New Reality For Petchems

In the Chemicals and the Economy blog and an article for ICIS Chemical Business, my colleague Paul Hodges shares his view that the landscape for Petrochemicals has changed during the current downturn. As Paul states 'We came into the downturn on the back of a major boom in consumption, supported by reckless lending and borrowing and now this mind-set seems unlikely to return quickly'. If this view is correct, we are in for a sustained period of lower volumes and reduced margins but punctuated by periods of high volatility caused by oil and currency markets. This will certainly mean that the pressure that has been experienced by the manufacturing sites during the downturn will continue. As consumers in the market place shift from "wants" to "needs", exactly the same shift will apply to chemical manufacturing site managers. To make things even harder, however, managers will need to be able to cope with the consequences of market volatility. There must be a clear focus on what needs to be done to survive but this absolutely must not affect the ability to be flexible . A focus on cost effectiveness and value for money is essential. Wastes of all types must be identified and systematically eliminated using approaches such as Lean Manufacturing. Value chains within the manufacturing plant and supply chain must be shortened wherever possible using value stream mapping techniques. Organisational effectiveness is a must.

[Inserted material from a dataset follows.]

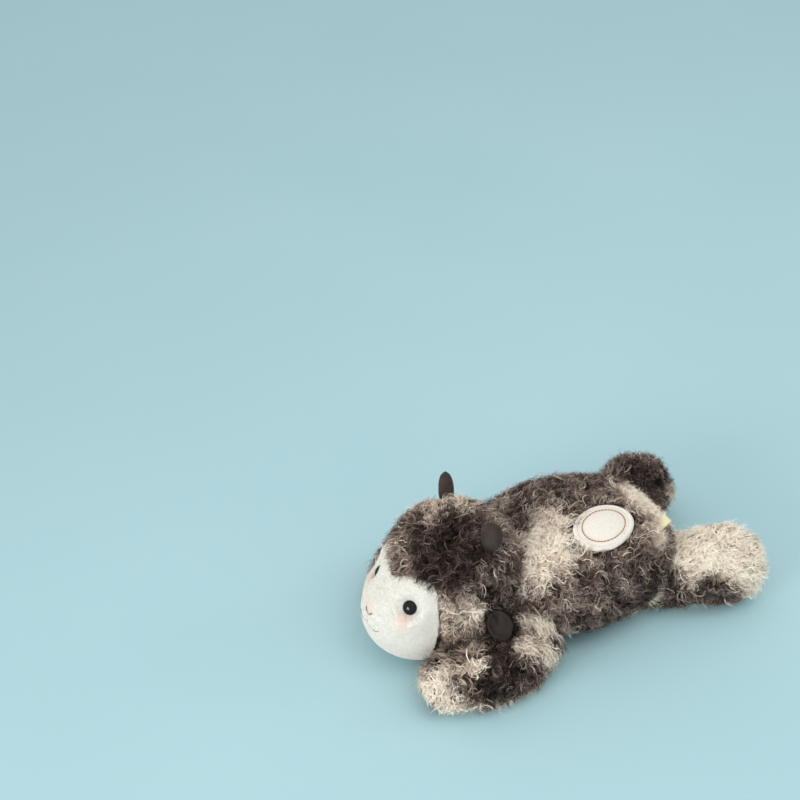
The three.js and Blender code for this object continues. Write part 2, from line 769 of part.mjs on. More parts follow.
// Badge: its plan is an oval, and it lies along the back at the seat gap
const badgeAcross = bodyHalves.x - badgeSideInset;
const badgeBack = bodyHalves.y - badgeRearInset;
const badgeTurn = degrees(badgeTurnDegrees);
function badgePlan(x, y) {
  const across = badgeAcross + x * Math.cos(badgeTurn) - y * Math.sin(badgeTurn);
  const back = badgeBack + x * Math.sin(badgeTurn) + y * Math.cos(badgeTurn);
  return new THREE.Vector2(across, back);
}

function badgeOutline(turn) {
  return new THREE.Vector2((badgeWidth / 2) * Math.cos(turn), (badgeLength / 2) * Math.sin(turn));
}

function badgeSolid() {
  const layer = (share, lift) => {
    const ring = [];
    for (let j = 0; j < badgeSides; j += 1) {
      const edge = badgeOutline((2 * Math.PI * j) / badgeSides).multiplyScalar(share);
      const plan = badgePlan(edge.x, edge.y);
      ring.push(new THREE.Vector3(plan.x, plan.y, backHeight(plan.x, plan.y) + lift));
    }
    return ring;
  };
  const rings = [];
  for (let i = 1; i <= badgeRings; i += 1) rings.push(layer(i / badgeRings, seatGap));
  for (let i = badgeRings; i >= 1; i -= 1) rings.push(layer(i / badgeRings, seatGap + badgeThickness));
  const middle = backHeight(badgeAcross, badgeBack);
  const low = new THREE.Vector3(badgeAcross, badgeBack, middle + seatGap);
  const high = low.clone().setZ(middle + seatGap + badgeThickness);
  return skinOver(low, rings, high);
}
addPiece('badge', badgeSolid(), 'felt');

// Care label: a satin strip folded into a loop, with both ends in the hip seam
function labelSolid() {
  const outer = labelFold / 2;
  const inner = outer - labelPly / 2;
  const loop = new THREE.Shape();
  loop.moveTo(0, -outer);
  loop.lineTo(labelLength - outer, -outer);
  loop.absarc(labelLength - outer, 0, outer, -Math.PI / 2, Math.PI / 2, false);
  loop.lineTo(0, outer);
  loop.lineTo(0, inner);
  loop.lineTo(labelLength - outer, inner);
  loop.absarc(labelLength - outer, 0, inner, Math.PI / 2, -Math.PI / 2, true);
  loop.lineTo(0, -inner);
  loop.closePath();
  const geometry = new THREE.ExtrudeGeometry(loop, {
    depth: labelWidth,
    bevelEnabled: false,
    curveSegments: labelBendSections,
  });
  geometry.translate(0, 0, -labelWidth / 2);
  const x = bodyHalves.x - labelSideInset;
  const y = bodyHalves.y - labelRearInset;
  const seat = new THREE.Vector3(x, y, backHeight(x, y));
  const lean = degrees(labelLeanDegrees);
  const along = new THREE.Vector3(0, Math.cos(lean), Math.sin(lean));
  const across = sideAxis.clone().negate();
  const through = new THREE.Vector3().crossVectors(across, along);
  geometry.applyMatrix4(new THREE.Matrix4().makeBasis(along, through, across).setPosition(seat));
  return solidOfGeometry(geometry).subtract(bodyTool);
}
addPiece('care_label', labelSolid(), 'satin');

export default sheep;
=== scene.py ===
# %% [markdown]
# # A lying plush sheep
#
# The real toy is a set of stuffed skins of curly pile, sewn together. It has a smooth
# face, two domed eyes, suede horns and ear linings, a felt badge and a satin label.
# The CAD model gives the cloth surface of each piece and the seams that it bends at.
# This lesson grows the pile, dyes it, and makes each small part of the face.
#
# The first step loads that model. Everything later rides on one of its bodies.

# %% Load the frame
import json
import math

import bpy
import numpy as np
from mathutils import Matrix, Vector
from mathutils.bvhtree import BVHTree

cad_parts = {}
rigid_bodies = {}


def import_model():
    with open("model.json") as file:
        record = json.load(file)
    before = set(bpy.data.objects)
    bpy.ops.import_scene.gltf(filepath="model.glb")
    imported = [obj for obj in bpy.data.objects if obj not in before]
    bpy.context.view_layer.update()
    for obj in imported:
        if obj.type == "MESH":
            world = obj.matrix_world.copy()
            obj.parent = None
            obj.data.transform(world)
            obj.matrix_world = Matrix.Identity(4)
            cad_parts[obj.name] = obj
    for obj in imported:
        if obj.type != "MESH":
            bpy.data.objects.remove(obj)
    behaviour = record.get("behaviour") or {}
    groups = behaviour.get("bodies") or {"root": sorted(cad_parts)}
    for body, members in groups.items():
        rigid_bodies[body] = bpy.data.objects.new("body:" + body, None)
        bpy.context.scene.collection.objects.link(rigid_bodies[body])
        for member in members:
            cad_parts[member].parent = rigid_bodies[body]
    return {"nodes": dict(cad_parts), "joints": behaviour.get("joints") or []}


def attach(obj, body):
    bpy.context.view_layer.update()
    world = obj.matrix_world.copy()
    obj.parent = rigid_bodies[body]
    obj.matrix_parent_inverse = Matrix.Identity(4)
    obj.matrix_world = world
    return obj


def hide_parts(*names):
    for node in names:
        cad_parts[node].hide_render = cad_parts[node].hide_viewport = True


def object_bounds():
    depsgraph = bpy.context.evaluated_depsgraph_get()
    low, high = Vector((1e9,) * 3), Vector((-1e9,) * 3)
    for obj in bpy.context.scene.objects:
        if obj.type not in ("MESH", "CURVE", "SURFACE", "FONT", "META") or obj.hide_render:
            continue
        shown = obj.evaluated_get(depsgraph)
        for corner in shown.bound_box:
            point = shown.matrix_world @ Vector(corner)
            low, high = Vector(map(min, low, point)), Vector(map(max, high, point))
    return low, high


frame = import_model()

MM = 0.001
cad_low, cad_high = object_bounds()
joint_place = {joint["child"]: Vector(joint["pos_m"]) for joint in frame["joints"]}
print("CAD box in mm:", [round(side / MM) for side in cad_high - cad_low])

# %% [markdown]
# ## Camera
#
# The photograph looks down on the sheep from its left front, from fairly far away.
# A long lens keeps the toy free of strong perspective. The camera is placed by where
# it stands and by two turns: round the upright, and down from level.

# %% Camera
camera_place = Vector((0.868, -0.604, 0.849))
camera_turn_degrees = 62.7
camera_dip_degrees = 31.8
view_angle_degrees = 29.0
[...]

Staffing levels must be reviewed critically to ensure that organisations are as effective as possible and staff should be trained and ready to play their part by being able to safely and effectively start-up, shut-down, change grade and increase production rates at very short notice. This means that simply cutting numbers is not smart enough - skills must be retained.

In short, highest quality manufacturing management will be absolutely essential if sites are to survive and thrive in the new landscape.